Patterson-Sullivan measures for transverse subgroups

TL;DR

This paper extends Patterson-Sullivan measure theory to transverse subgroups in higher rank Lie groups, establishing a dichotomy and analyzing subgroup critical exponents, with new results even for Anosov groups.

Contribution

It introduces Patterson-Sullivan measures for transverse subgroups, proves a Hopf-Tsuji-Sullivan type dichotomy, and derives new gap results for subgroup critical exponents.

Findings

Established Patterson-Sullivan measures for transverse groups

Proved a Hopf-Tsuji-Sullivan dichotomy for these groups

Derived new conditions for subgroup critical exponents

Abstract

We study Patterson-Sullivan measures for a class of discrete subgroups of higher rank semisimple Lie groups, called transverse groups, whose limit set is well-defined and transverse in a partial flag variety.

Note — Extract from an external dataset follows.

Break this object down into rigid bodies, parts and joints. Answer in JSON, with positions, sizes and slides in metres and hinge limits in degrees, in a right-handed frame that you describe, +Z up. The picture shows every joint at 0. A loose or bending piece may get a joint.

This class of groups includes both Anosov and relatively Anosov groups, as well as all discrete subgroups of rank one Lie groups. We prove an analogue of the Hopf-Tsuji-Sullivan dichotomy and then use this dichotomy to prove a variant of Burger's Manhattan curve theorem. We also use the Patterson-Sullivan measures to obtain conditions for when a subgroup has critical exponent strictly less than the original transverse group. These gap results are new even for Anosov groups.